**What to do**.
Write out only the span of lines that begins at the line with "obj.matrix_world = world" and ends at the line with "return low, high". Keep both end lines, word for word.

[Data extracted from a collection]
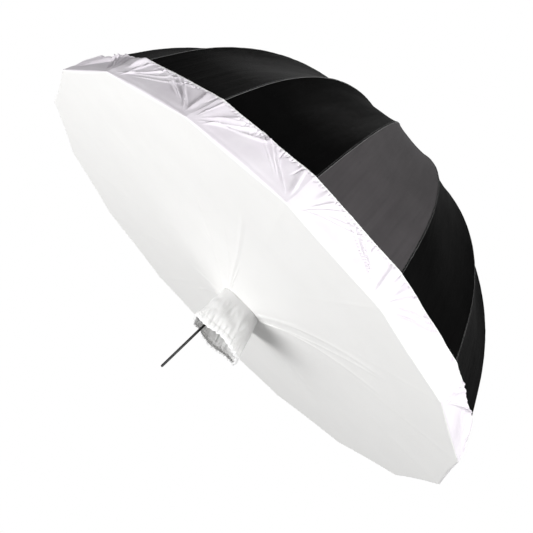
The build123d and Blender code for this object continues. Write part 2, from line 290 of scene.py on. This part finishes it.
# ---- mesh making
def new_piece(name, points, faces, materials, uvs=None, face_material=None, normals=None):
    mesh = bpy.data.meshes.new(name)
    mesh.from_pydata([tuple(p) for p in points], [], faces)
    for material in materials:
        mesh.materials.append(material)
    mesh.polygons.foreach_set("use_smooth", [True] * len(faces))
    if face_material is not None:
        mesh.polygons.foreach_set("material_index", face_material)
    if uvs is not None:
        layer = mesh.uv_layers.new(name="cloth")
        corners = np.zeros(len(mesh.loops), np.int32)
        mesh.loops.foreach_get("vertex_index", corners)
        layer.data.foreach_set("uv", np.asarray(uvs, np.float32)[corners].ravel())
    mesh.update()
    if normals is not None:
        mesh.normals_split_custom_set_from_vertices([tuple(n) for n in normals])
    piece = bpy.data.objects.new(name, mesh)
    bpy.context.scene.collection.objects.link(piece)
    return piece


def grid_faces(across, along, flip=False, wrap=False):
    """Quads of a grid whose points are numbered across first: index = j * columns + i."""
    columns = across if wrap else across + 1
    faces = []
    for j in range(along):
        for i in range(across):
            k = (i + 1) % columns
            quad = (j * columns + i, j * columns + k, (j + 1) * columns + k, (j + 1) * columns + i)
            faces.append(quad[::-1] if flip else quad)
    return faces


def thicken(piece, thickness, material_inside):
    """Gives a cloth its thickness towards the inside, with the lining as its inner face."""
    made = piece.modifiers.new("cloth_thickness", "SOLIDIFY")
    made.thickness = thickness
    made.offset = -1
    made.use_even_offset = False
    made.material_offset = material_inside
    made.material_offset_rim = 0
    return piece


# ---- the canopy
CLOTH_THICK = 0.0006
SEAM_HALF = 0.0003  # from a rib's plane to the edge of the gore beside it
GORE_ACROSS = 36
GORE_ALONG = 110
SAG_SHARE = 2.3  # how far a gore is drawn in, against a saddle as curved across as along
SKIRT_SAG = 0.22  # share of that left at the rim
SAG_FADE = math.radians(44)  # where a gore begins to straighten towards the hem that presses on it
PUCKER_DEPTH = 0.0006
PUCKER_REACH = 0.008  # how far from a seam its puckers die out
DRAG_DEPTH = 0.0030
SOFT_DEPTH = 0.0022
WIDE_GORE = 0.2  # width at which a gore is free to take its full drag lines
profile_angles = np.linspace(PROFILE_START, SKIRT_END, GORE_ALONG + 1)


def gore_width(angle):
    return 2 * profile_point(angle)[0] * math.sin(HALF)


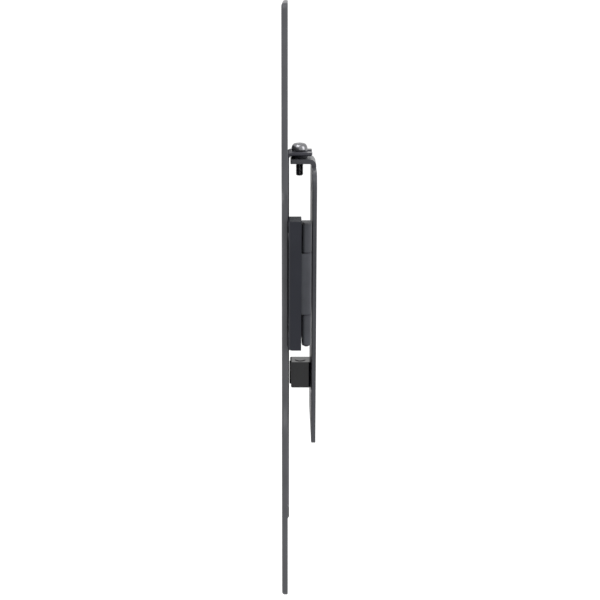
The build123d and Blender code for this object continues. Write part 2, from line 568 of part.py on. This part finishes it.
PIECES = {
    "wall_plate": make_wall_plate(),
    "shoulder_bracket": make_shoulder_bracket(),
    "bracket_screws": make_bracket_screws(),
    "shoulder_pin": hinge_pin(SHOULDER_X, REAR_AXIS_Y, REAR_LOW_TOP, REAR_BOTTOM, 3.1),
    "shoulder_pin_clip": retaining_ring(SHOULDER_X, REAR_AXIS_Y, REAR_BOTTOM, 3.1),
    "shoulder_washers": washer_pair(SHOULDER_X, REAR_AXIS_Y, END_MID, REAR_R - 0.1),
    "lip_spacer": make_lip_spacer(),
    "stop_block": make_stop_block(),
    "stop_pad": make_stop_pad(),
    "stop_screws": make_stop_screws(),
    "parking_screw": make_parking_screw(),
    "rear_arm": make_rear_arm(),
    "rear_arm_caps": make_arm_caps(SHOULDER_X + 8, CAP_RIGHT, REAR_AXIS_Y, REAR_ARM_T,
                                   REAR_LOW_TOP, REAR_BOTTOM),
    "elbow_pin": hinge_pin(ELBOW_X, REAR_AXIS_Y, REAR_TOP, REAR_BOTTOM, 3.1),
    "elbow_pin_clip": retaining_ring(ELBOW_X, REAR_AXIS_Y, REAR_BOTTOM, 3.1),
    "elbow_washers": washer_pair(ELBOW_X, REAR_AXIS_Y, ELBOW_MID, REAR_R - 0.1),
    "front_arm": make_front_arm(),
    "front_arm_caps": make_arm_caps(SWIVEL_X + 8, CAP_RIGHT, FRONT_AXIS_Y, FRONT_ARM_T,
                                    FRONT_LOW_TOP, FRONT_BOTTOM),
    "elbow_cover": make_elbow_cover(),
    "cover_screws": make_cover_screws(),
    "head_plate": make_head_plate(),
    "swivel_pin": hinge_pin(SWIVEL_X, FRONT_AXIS_Y, FRONT_LOW_TOP, FRONT_BOTTOM, 3.4),
    "swivel_pin_clip": retaining_ring(SWIVEL_X, FRONT_AXIS_Y, FRONT_BOTTOM, 3.4),
    "swivel_washers": washer_pair(SWIVEL_X, FRONT_AXIS_Y, END_MID, FRONT_R - 0.1),
    "tv_plate": make_tv_plate(),
    "tilt_pin": make_tilt_pin(),
    "tilt_pin_clip": make_tilt_clip(),
    "tilt_washers": make_tilt_washers(),
}

os.makedirs("parts", exist_ok=True)
for name, piece in PIECES.items():
    export_step(piece, f"parts/{name}.step")
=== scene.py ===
import json
import math

import bmesh
import bpy
from mathutils import Matrix, Vector


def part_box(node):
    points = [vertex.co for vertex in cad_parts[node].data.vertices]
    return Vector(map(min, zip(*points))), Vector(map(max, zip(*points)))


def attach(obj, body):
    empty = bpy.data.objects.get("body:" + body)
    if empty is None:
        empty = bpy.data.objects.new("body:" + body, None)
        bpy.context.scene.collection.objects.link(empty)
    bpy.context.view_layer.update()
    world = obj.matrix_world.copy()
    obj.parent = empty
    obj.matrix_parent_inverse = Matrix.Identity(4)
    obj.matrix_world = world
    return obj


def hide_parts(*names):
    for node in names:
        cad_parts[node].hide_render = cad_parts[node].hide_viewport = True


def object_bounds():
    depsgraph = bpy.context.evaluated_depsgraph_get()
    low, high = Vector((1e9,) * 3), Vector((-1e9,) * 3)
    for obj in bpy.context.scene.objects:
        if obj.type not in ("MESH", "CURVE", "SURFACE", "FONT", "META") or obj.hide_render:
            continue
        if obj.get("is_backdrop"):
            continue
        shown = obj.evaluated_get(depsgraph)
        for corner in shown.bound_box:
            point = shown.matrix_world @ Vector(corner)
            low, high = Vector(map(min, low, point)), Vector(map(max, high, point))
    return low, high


# Looks for the full motion television wall mount. The CAD nodes keep their shapes and get
# materials and soft edges. Only the locking screw (node parking_screw) is remade here, with a
# cross recess and a thread. Lengths are in metres, and small ones are written as so many MM.

MM = 0.001

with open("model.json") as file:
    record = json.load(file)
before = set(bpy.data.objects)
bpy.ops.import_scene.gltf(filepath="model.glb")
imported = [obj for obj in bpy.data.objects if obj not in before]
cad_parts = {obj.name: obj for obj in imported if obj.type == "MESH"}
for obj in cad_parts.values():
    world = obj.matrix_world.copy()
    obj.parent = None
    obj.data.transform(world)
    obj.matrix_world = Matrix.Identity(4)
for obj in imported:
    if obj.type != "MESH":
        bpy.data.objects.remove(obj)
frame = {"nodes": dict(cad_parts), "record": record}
cad_low, cad_high = (list(corner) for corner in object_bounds())


# ---- Camera -------------------------------------------------------------------------------

CAMERA_PLACE = (860 * MM, -21.6 * MM, 233 * MM)
CAMERA_DOWN = math.radians(15.42)
CAMERA_LENS = 67.3
CAMERA_SENSOR = 36
CAMERA_SHIFT = 0.0203  # the photograph is cropped round the object
CAMERA_NEAR = 10 * MM


def make_camera():
    """Look along -X at the mount's side, tipped down by CAMERA_DOWN."""
    data = bpy.data.cameras.new("camera")
    data.lens = CAMERA_LENS
    data.sensor_width = CAMERA_SENSOR
    data.shift_x = CAMERA_SHIFT
    data.clip_start = CAMERA_NEAR
    camera = bpy.data.objects.new("camera", data)
    face_side = Matrix.Rotation(math.pi / 2, 4, "Z")
    tip_down = Matrix.Rotation(math.pi / 2 - CAMERA_DOWN, 4, "X")
    camera.matrix_world = Matrix.Translation(CAMERA_PLACE) @ (face_side @ tip_down)
    bpy.context.collection.objects.link(camera)
    bpy.context.scene.camera = camera


# ---- Shader helpers -----------------------------------------------------------------------

# Noise stays mostly between these two values, so they are stretched to the full range.
NOISE_LOW = 0.3
NOISE_HIGH = 0.7


def new_material(name):
    material = bpy.data.materials.new(name)
    material.use_nodes = True
    tree = material.node_tree
    shader = tree.nodes["Principled BSDF"]
    return material, tree, shader


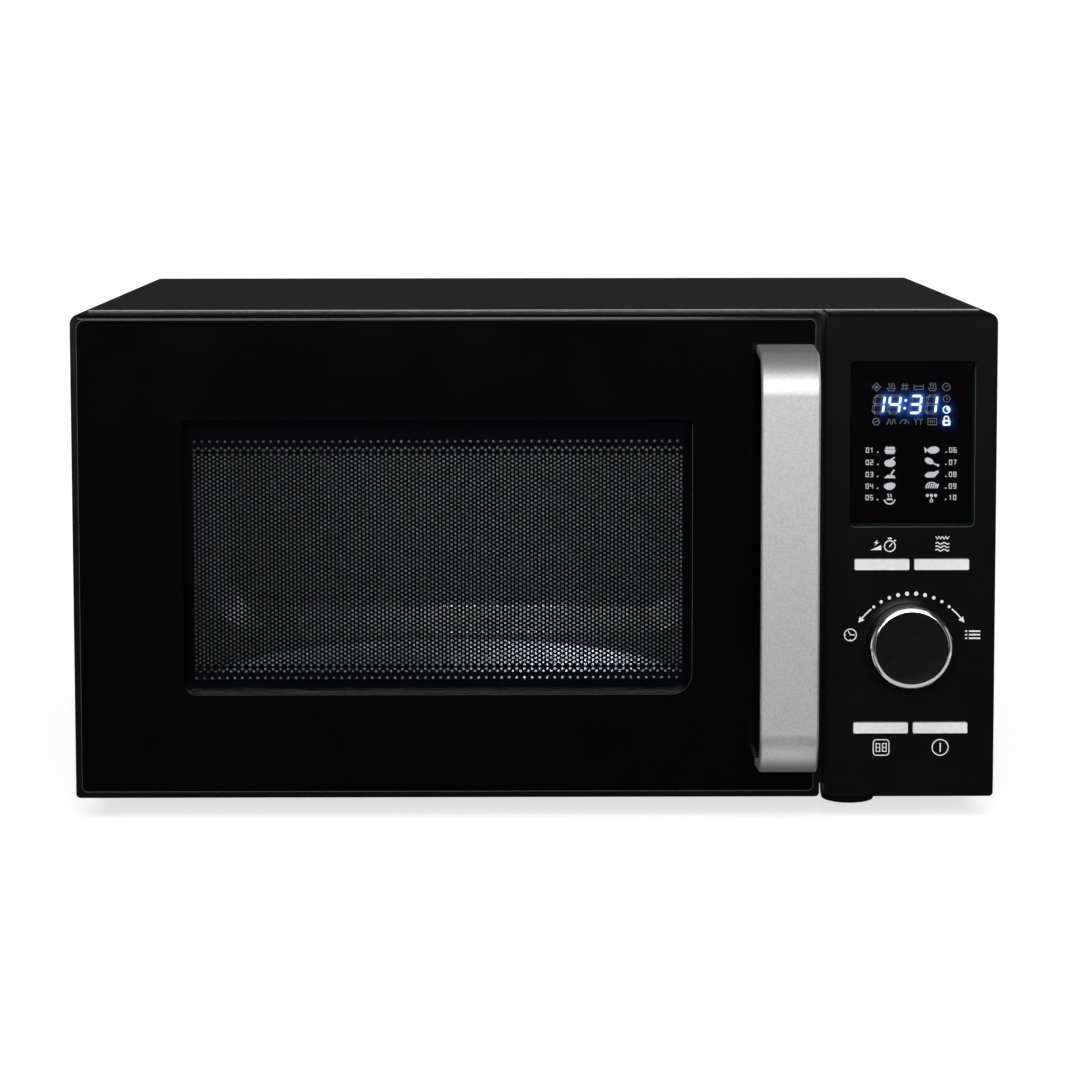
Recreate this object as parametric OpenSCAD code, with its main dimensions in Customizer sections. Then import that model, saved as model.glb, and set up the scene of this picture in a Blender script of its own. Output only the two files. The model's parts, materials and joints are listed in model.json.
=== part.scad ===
// Countertop microwave oven with a side-hinged door, turntable and grill.
// All sizes are in millimetres. x runs to the right, the front faces -y, z is up.
// The origin is at the middle of the footprint, on the surface the feet stand on.

/* [Cabinet] */
// outside width of the cabinet
cab_w = 539; // [532:1:548]
// outside height of the cabinet without its feet
cab_h = 285; // [282:1:292]
// depth of the cabinet behind the door
cab_d = 362; // [358:1:372]
// thickness of the cover's sheet steel
sheet = 0.8; // [0.6:0.1:1.2]
// outside radius of the cover's two long bends
cover_r = 6; // [4:1:8]
// height of the feet under the cabinet
foot_h = 15; // [14:1:18]
// radius of a foot where it stands
foot_r = 16; // [12:1:18]

/* [Cavity] */
// width of the oven cavity
cav_w = 359; // [350:1:362]
// height of the oven cavity
cav_h = 241; // [236:1:244]
// depth of the oven cavity from the front flange to its back wall
cav_d = 324; // [320:1:330]
// depth of the pressed recess in the back wall
recess_d = 11; // [8:1:14]
// diameter of the glass turntable
tray_d = 312; // [290:2:314]
// radius at which the rollers run on the floor
track_r = 104; // [98:1:108]
// radius of a roller
roller_r = 6; // [5:0.5:6]

/* [Door] */
// thickness of the door
door_t = 34; // [34:1:36]
// gap between the door and the cabinet's front flange
door_gap = 2; // [1.5:0.5:3]
// width of the frame's rim around the glossy front
rim = 3.4; // [3:0.2:4]
// width of the window opening
win_w = 297.6; // [280:0.4:300]
// height of the window opening
win_h = 161.3; // [150:0.5:165]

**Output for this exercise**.
    obj.matrix_world = world
    return obj


def hide_parts(*names):
    for node in names:
        cad_parts[node].hide_render = cad_parts[node].hide_viewport = True


def object_bounds():
    depsgraph = bpy.context.evaluated_depsgraph_get()
    low, high = Vector((1e9,) * 3), Vector((-1e9,) * 3)
    for obj in bpy.context.scene.objects:
        if obj.type not in ("MESH", "CURVE", "SURFACE", "FONT", "META") or obj.hide_render:
            continue
        if obj.get("is_backdrop"):
            continue
        shown = obj.evaluated_get(depsgraph)
        for corner in shown.bound_box:
            point = shown.matrix_world @ Vector(corner)
            low, high = Vector(map(min, low, point)), Vector(map(max, high, point))
    return low, high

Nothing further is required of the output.